One of the background sounds in cities such as Lagos, Baghdad or Kabul is the heavy thrumming of diesel generators, which rise in pitch and volume as the grid-powered street lights dim with equipment failures or fuel shortages.
You can see another effect of the diesel gensets on global air quality maps, where the grid-poor and diesel-intensive cities glow red with pollution.
Now that thrum and haze are spreading across America, growing louder and dirtier with the summer heat. This was supposed to be the year of the green recovery, with union-scale workers pulling the wraps off wind turbines, solar panels and massive batteries, as environmentally conscious fund managers in pretentious plastic hats looked on in satisfaction.
Well, some people are making money. Even as alternative energy shares have sputtered and drifted down since the beginning of this year, grimy old diesel genset manufacturers are coining it. The largest pure play diesel genset maker, Generac Holdings Inc of Wisconsin, has seen its shares rise more than 250 per cent over the past 12 months and nearly eight times over the past two years. It is now trading at price equivalent to 58 times its earnings over the past 12 months, a rather aggressive valuation. That is even with earnings per share up by 36 per cent in 2020 and a revenue increase of 12.7 per cent.
Clearly, people are willing to pay up to get their hands on diesel gensets, and the company confirms that it is hard put to make the equipment fast enough. Some of this growth comes from the demand for back-up generators for data centres, a fast-growing application in recent years.
But sadly, much of the increase in the diesel business has been created by the declining reliability of US electricity grids, particularly in storm-wracked coastal areas, inland tornado alleys and, recently, renewable energy-intensive California and Texas.
Both states have moved quickly to install tax-advantaged wind and solar, but slowly to ensure the flexibility and resilience required to support intermittent renewables. Texans seemed to think their fossil-fired power would make up for any fluctuations in wind power, but were caught short in February when the natural gas pipelines and generators froze up.
Californians have taken for granted that their own hydro supplies, as well as those from their northern neighbours, could offset the huge swings in the state’s solar and wind output. Unfortunately, drought conditions have spread across the entire west, and water power, even carefully rationed, may not be able to prevent severe blackouts this summer.
Americans dependent on air conditioning and internet access are unwilling to accept power outages. So they will spend $15,000 to $20,000 to buy a home back-up diesel system, or $75,000 for one of the new gasoline-powered Ford F-150 pick-up trucks with built-in 7.5kW generators.
Hundreds of thousands, and, prospectively, millions of people and the commercial enterprises they depend on are making the decision to choose carbon-intensive diesel or gasoline-fired power. That represents not just a threat to air quality but a break in the social contract that is the true basis of the electric grid.
Does America really want the flickering lights, choking air and extreme social inequality of the places where the rich have private power systems to light their guardhouses and perimeter floodlights?

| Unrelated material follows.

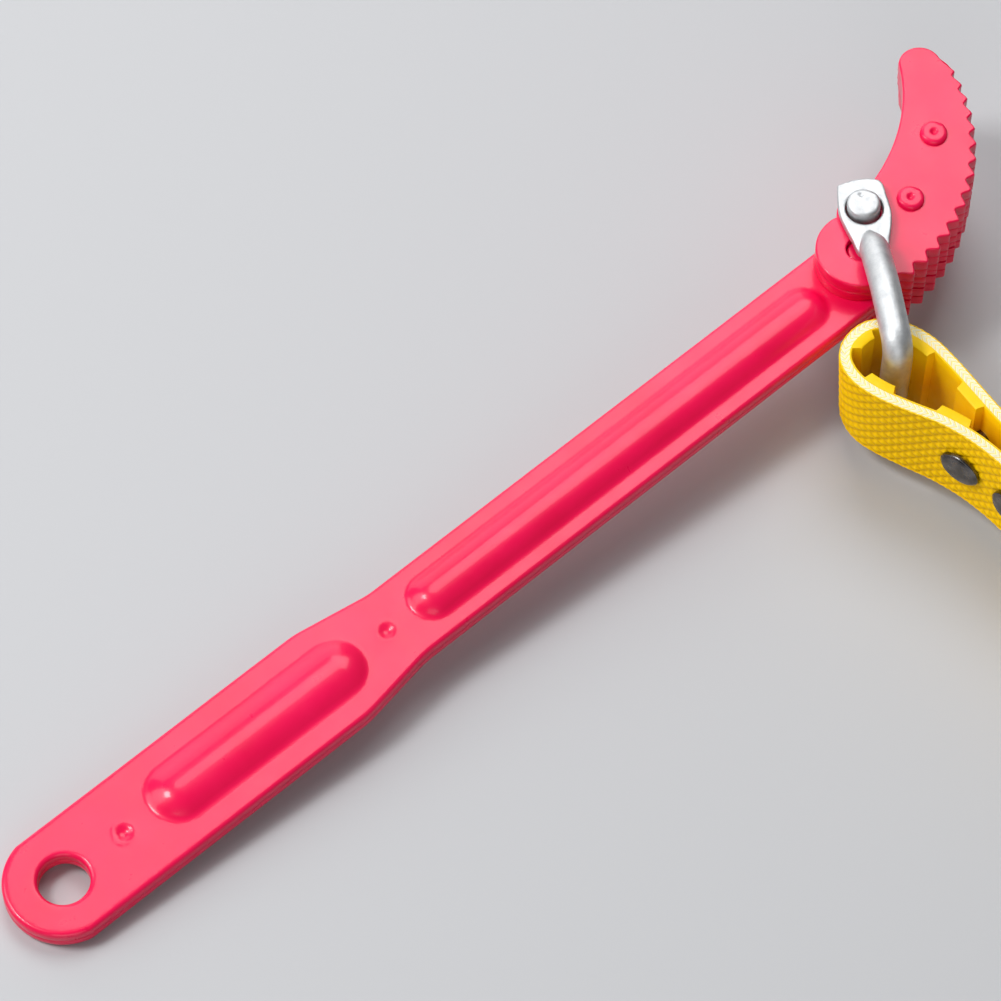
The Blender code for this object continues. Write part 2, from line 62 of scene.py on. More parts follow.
# Floor and lights, in metres and watts
FLOOR_HALF = 3.0
FLOOR_COLOUR = (0.5, 0.505, 0.52, 1.0)
FLOOR_ROUGHNESS = 0.6
WORLD_COLOUR = (0.92, 0.95, 1.0, 1.0)
WORLD_STRENGTH = 0.15
SOFTBOXES = (  # name, place, side, power
    ("far", (0.62, 0.6, 1.42), 1.0, 13.0),
    ("left", (-0.95, 0.85, 0.85), 0.9, 8.0),
    ("back", (0.5, 1.5, 0.4), 1.5, 9.0),
    ("spark", (-0.63, 0.55, 1.25), 0.36, 10.0),
    ("near", (-1.2, -1.2, 0.8), 1.2, 8.0),
)

# Handle
SHEET = 2.5
SEAM = 0.03
HANG_HOLE_X = -231.6
HANG_HOLE_RADIUS = 5.6
TIP_RADIUS = 13.2
GRIP_HALF_WIDTH = 12.9
SHANK_HALF_WIDTH = 9.8
SHANK_END_X = -2.5
NECK_X = (-157.5, -139.0)
NECK_ROUND = 24.0
RIBS = (
    {"from_x": -128.5, "to_x": -17.6, "radius": 5.5, "height": 2.6},
    {"from_x": -200.2, "to_x": -156.2, "radius": 6.8, "height": 2.6},
)
RIB_SQUARE = 2.3  # 2 is a round dome, more is a flatter top
RIB_FOOT = 0.22
WELD_MARKS_X = (-215.2, -141.8)
WELD_MARK_RADIUS = 1.45
WELD_MARK_DEPTH = 0.6
WELD_RIM_HEIGHT = 0.12
WELD_RIM_AT = 1.45  # this and the width are shares of the mark's radius
WELD_RIM_WIDTH = 0.3
UNEVENNESS = 0.035  # of the sheets' faces
SHEET_ROUND = 1.0
SHEET_SPACING = 0.8  # between the points on a sheet's face
SEAM_ROUND = 0.13  # of the edges where two plates touch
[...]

In too many cases, renewable energy is treated as a tax gimmick and political box-ticking exercise. Solar and wind projects are photo-op ready and easily monetised. Officials can fob off concerns about the stability and sustainability of the grid by assuming neighbouring regions will supply any necessary power imports on demand.
That partly explains how careless California has been about the assumptions underlying its green ambitions. But now its neighbouring states and power grids have drought and generation problems of their own. So rural Californians are building the order books for Generac and its competitors.
Europe and Britain, so far, have been spared a forced dash for diesel. The assumption has been that the continent’s tight interconnections will allow its grids to offset wind and solar generation variability with dispatchable imported power from . . . somewhere.
But nuclear and coal retirements in Germany over the next couple of years will turn it into a consistent power importer. Britain is also retiring nuclear stations ahead of schedule. France is partly denuclearising.
Without grid stability and resilience, the green transformation will disappear in a cloud of diesel smoke.